All complex, organismic information sources we know of — without exception — have long histories of accumulating informational and functional complexity. They can not instantaneously, nor even quickly, become complex lifeforms, with complex, adapted, teleological functions. There is good reason to adduce — based upon apparently universal nomic constraints and laws of nature — that our epistemic access to such systems provides a sound indication of universal objective reality.
The statistical likelihood of a Boltzmann-swampman brain — a brain produced instantaneously by lightning hitting a swampy gas cloud and zapping a full human with a brain into existence — is so near to zero as to be effectively impossible (C Adami, Ofria, & Collier, 2000; Christoph Adami, 2002; Antony et al., 1996; Arendt & Schleich, 2009; Bayés et al., 2017; Corning & Szathmáry, 2015; Eccles, 1994; Escudeiro et al., 2019; V. M. Eskov, Eskov, Vochmina, Gorbunov, & Ilyashenko, 2017; V. V. Eskov, Filatova, Gavrilenko, & Gorbunov, 2017; Galas, Nykter, Carter, Price, & Shmulevich, 2010; Hintze & Adami, 2008; Lenski, Ofria, Pennock, & Adami, 2003; McShea, 2017; Mesoudi, 2016; Millikan, 2010; Nandi, Bhadra, Sumana, Deshpande, & Gadagkar, 2013; Pattee, 2012; Petto & Mead, 2008; Read & Andersson, 2019; Takeuchi & Hogeweg, 2008; Pontarotti, 2017; Wu & Nan, 2019; Yaeger, 2014.)
As information sources, all self-organising, or autopoietic, self-replicating, organismic, complex systems are structurally very heterogeneous.

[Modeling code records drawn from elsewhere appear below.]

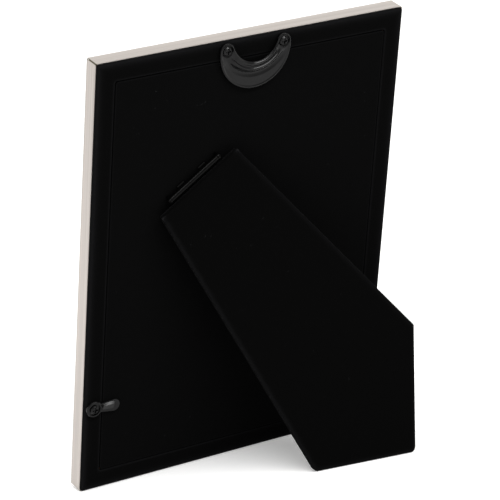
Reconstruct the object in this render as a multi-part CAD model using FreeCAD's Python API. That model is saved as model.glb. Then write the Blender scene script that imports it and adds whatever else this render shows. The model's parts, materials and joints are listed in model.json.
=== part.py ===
import FreeCAD, Part
import math
import os

# Easel back photo frame for a print of 5 by 7 inches.
# Every length is in millimetres and every angle is in degrees.
# The frame is modelled flat and upright: X across, Y from the front to the back, Z up.
# X is 0 in the middle, Y is 0 at the rear edge of the metal, Z is 0 at the bottom edge.
# Left and right are as seen from the front. The back is at positive Y.
# At the end the leg is opened to its stop, and the whole frame leans back on it.

# Whole frame. Its width and height follow from the print it holds.
frame_depth = 8.0
lean = 11.0
side_lean = 10.0

# Shared by every cut and search
overrun = 1.0
same_place = 0.01

# Mitred metal rails
rail_sheet = 0.8
sight_overlap = 4.0
lip_depth = 1.6
face_edge_radius = 0.9
frame_corner_radius = 0.8
sight_edge_radius = 0.5
inner_bend_radius = 0.1
mitre_gap = 0.2

# Flat keys that join the rails in the corners
key_inset = 2.0
key_width = 6.5
key_arm = 24.0
key_thickness = 0.8
key_clearance = 0.15

# Print, glass and card
print_width = 127.0
print_height = 177.8
print_thickness = 0.25
glass_thickness = 2.0
glass_allowance = 0.4
card_thickness = 1.0
pocket_clearance = 0.3
pocket_end_spare = 0.35

# Rear rim behind the metal face
rim_wall = 11.2
rim_clearance = 0.15

# Velvet-covered border on the rim
velvet = 0.5
border_inset = 0.3
border_card = 0.7
border_corner_radius = 1.0
velvet_edge_radius = 0.8

# Removable back panel and the groove round it
groove_inset = 9.0
groove_gap = 0.4
groove_corner_radius = 1.2
groove_edge_bevel = 0.3
panel_board = 3.0
panel_lining = 0.2

# Crescent hanger
hanger_spacing = 27.5
hanger_drop = 4.3
hanger_lobe_radius = 3.3
hanger_outer_depth = 18.7
hanger_inner_depth = 6.6
hanger_sheet = 0.8
hanger_band = 1.5
hanger_rim_width = 1.3
hanger_rim_height = 0.4
hanger_rim_bevel = 0.4
hanger_valley_width = 1.3
hanger_valley_depth = 0.5
hanger_ridge = 2.9
hanger_ridge_dip = 2.3
hanger_ridge_shoulder = 2.75
hanger_lip_width = 0.9
hanger_dip_width = 1.0
hanger_ridge_width = 3.9
hanger_lip_radius = 0.4
hanger_shoulder_bevel = 0.45
hanger_crown_radius = 90.0
hanger_mouth = 1.4
hanger_seat_clearance = 0.35

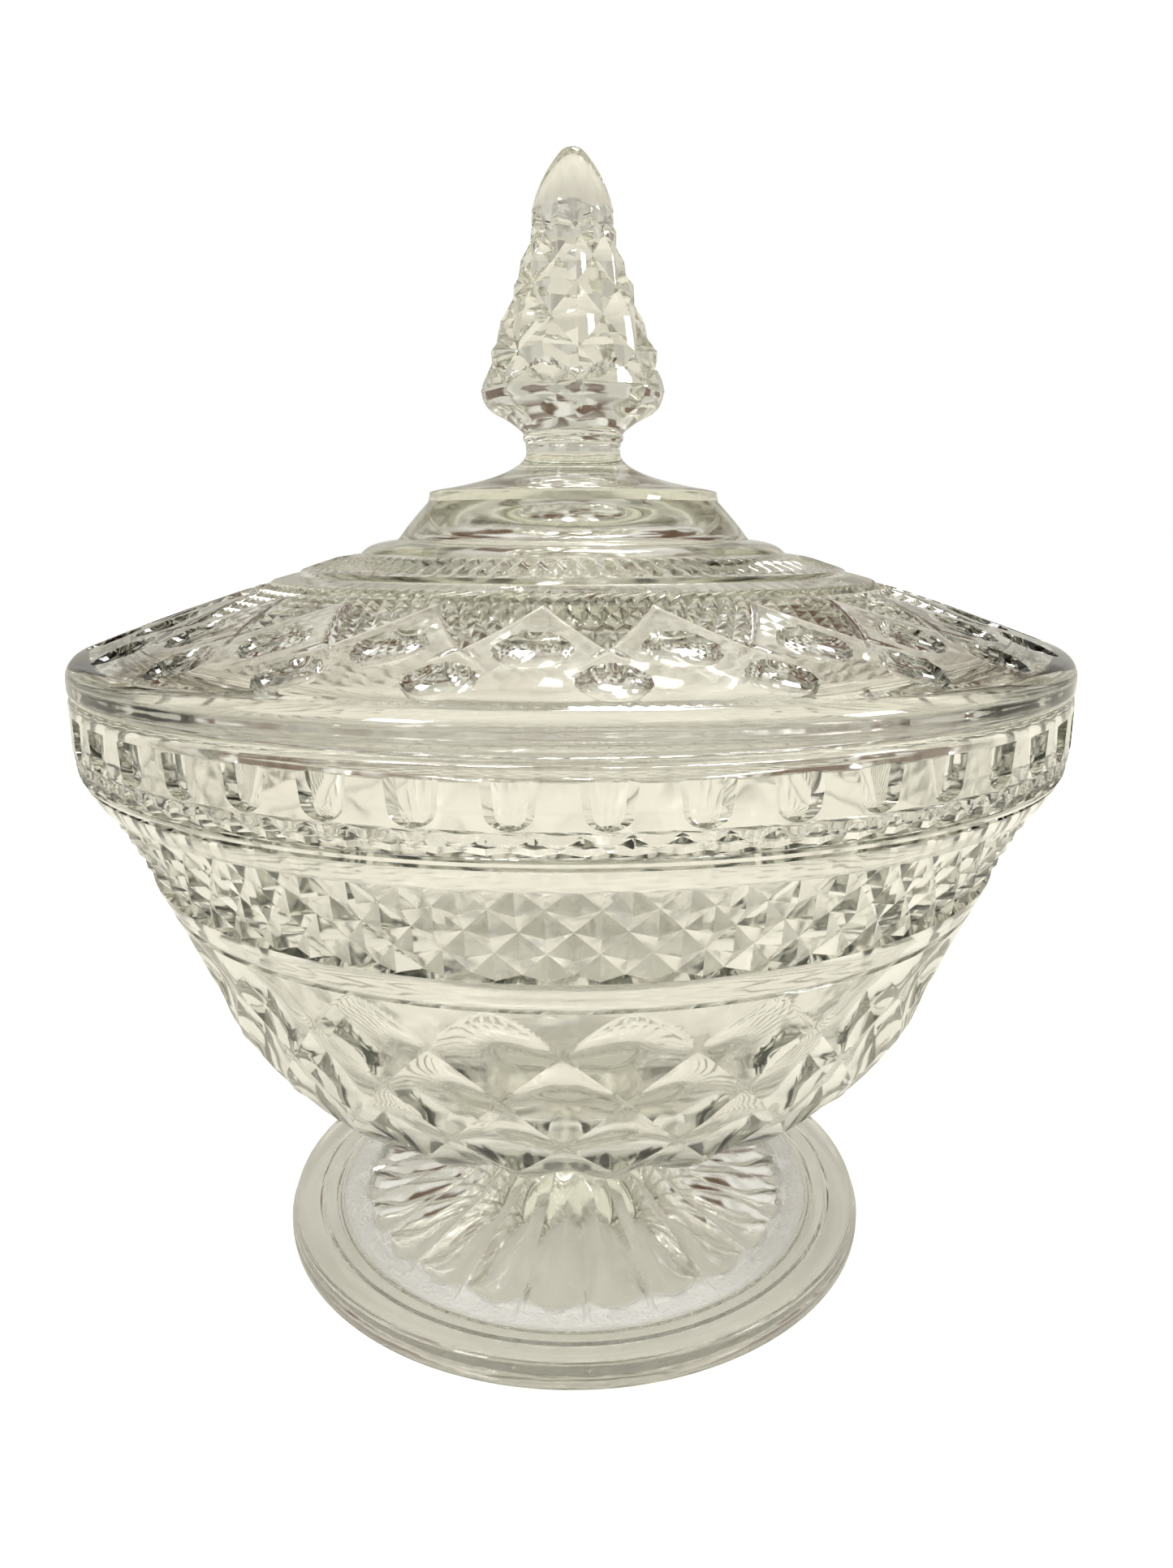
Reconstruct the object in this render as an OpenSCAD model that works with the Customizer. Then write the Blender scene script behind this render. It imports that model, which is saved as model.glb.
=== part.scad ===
// Footed covered jar of pressed glass: a bowl on a stem and foot, and a loose lid with a pointed finial.
// Millimetres, +Z up. The origin is the centre of the foot's resting face.

/* [Overall] */
// Outer diameter of the bowl's rim and of the lid
rim_d = 152; // [130:1:190]
// Height of the bowl's rim, where the lid sits
bowl_h = 95.5; // [85:0.5:120]
// Outer diameter of the foot
foot_d = 101; // [90:1:130]
// Height of the lid from its seat to the tip of the finial
lid_h = 77.5; // [70:0.5:100]

/* [Foot] */
// Thickness of the foot at its raised edge
foot_edge_h = 3.9; // [3:0.1:7]
// Width of the raised edge band
foot_band_w = 4; // [3:0.1:6]
// Thickness of the foot in its flat well
well_h = 2.4; // [2:0.1:2.8]
// Diameter on which the petals of the foot end
petal_d = 77; // [66:1:80]
// Number of petals on the foot
petal_count = 24; // [12:1:36]
// Depth of the valley between two petals
petal_depth = 0.9; // [0.4:0.1:1.4]
// Diameter of the shallow hollow under the foot
hollow_d = 62; // [40:1:66]
// Depth of the hollow under the foot
hollow_h = 3.2; // [1:0.1:3.6]

/* [Stem] */
// Narrowest diameter of the stem
stem_d = 29; // [22:1:34]
// Height of the narrowest place of the stem
stem_z = 16; // [13:0.5:19]

/* [Bowl] */
// Diameter of the bowl at its belly, under the tapered wall
belly_d = 115; // [100:1:122]
// Height of the belly
belly_z = 45; // [40:0.5:50]
// Height where the underside of the bowl meets the stem
under_z = 21; // [20:0.5:23]
// Height of the straight rim band
rim_band_h = 9; // [7:0.5:12]
// How far the tapered wall bows inward of a straight cone
wall_bow = 1.1; // [0:0.1:2]
// Thickness of the glass at the rim
rim_wall = 6; // [5:0.1:8]
// Thickness of the glass in the tapered wall, measured level
bowl_wall = 6; // [5:0.1:8]
// Height of the inside floor of the bowl
floor_z = 28; // [26:0.5:30]

/* [Bowl pattern] */
// Number of arcade flutes round the rim band
arcade_count = 48; // [24:2:60]
// Width of one arcade flute
arcade_w = 6.4; // [4:0.1:7]
// Depth of one arcade flute
arcade_depth = 0.7; // [0.3:0.1:1.2]
// Number of diamonds round the belly
lens_count = 24; // [12:1:30]
// Height of the middle crossings of the belly grooves
lens_z = 50; // [46:0.5:56]
// Height from one crossing of the belly grooves to the next
lens_step = 8; // [6:0.5:9]
// Depth of the belly grooves
lens_depth = 1.1; // [0.4:0.1:1.6]
// Depth of the thin rings between the bands
ring_depth = 0.5; // [0.3:0.1:0.8]

/* [Lid] */
// Thickness of the lid's outer edge
lid_edge_h = 3.4; // [2.5:0.1:6]
// Thickness of the glass in the lid, measured upright
lid_wall = 5; // [4:0.1:7]
// Diameter of the collar, where the skirt meets the dome
collar_d = 84; // [70:1:92]
// Height of the collar above the lid's seat
collar_z = 16; // [14:0.5:19]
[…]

The heterogeneity is both spatiotemporal, modular, and natural-kind based. Such systems have a high number of functional processes and modules, or modular mechanisms, with a high level of informational interaction and interdependence (information rich and information dependent, including signal and transmission rich.) They also have a high density and degree of natural kind heterogeneity, which is increased by their heterogeneous modular functions (the modules, and the functions, are both heterogeneous). Brains are the most complex of such organismic systems. Anything with introspective (consciously aware) intelligence has neurology as a necessary condition. We do not know of any alternatives yet. Artificial intelligence is a product of our brains, which are currently a necessary condition for its existence. AI is also necessarily coming to fruition only over relatively long timescales, and with the application of much directed effort and energy. There are no examples known to science or humanity of any such entity that did not evolve over very long timescales, or due to precursor progenitor organisms that did not evolve over long timescales.
Invoking some kind of highly intelligent designer — apart from adaptive evolution — is not a coherent explanation for the existence of informationally dense and complex organisms like brains. At minimum there is a regress to deal with. However, there are even more difficult informational complexity problems to deal with.
The regress could only be allayed by using evolutionary explanations. Such a designer would have to have at least the same informational complexity as human brains in order to do the requisite information processing. If one existed (if it could even be characterised as an individual), the only explanation for its existence that would be not only scientifically — but informationally — sound, would be a cosmological evolutionary explanation according to which informational density could emerge along with evolved heterogeneous complexity. The more complex the mind-brain equivalent possessed by the designer, the less statistical chance — diminishing to zero — that they could be a Davidsonian swampman that did not emerge over a long period of time by evolutionary selectional, cumulative, and adaptive, processes. Even in a vast universe, they are simply not going to instantaneously materialise as a complex set of teleonomic, functional information sources. That kind of instantaneous and non-evolved informational density and complexity in a source, and in source states, is diminishingly improbable.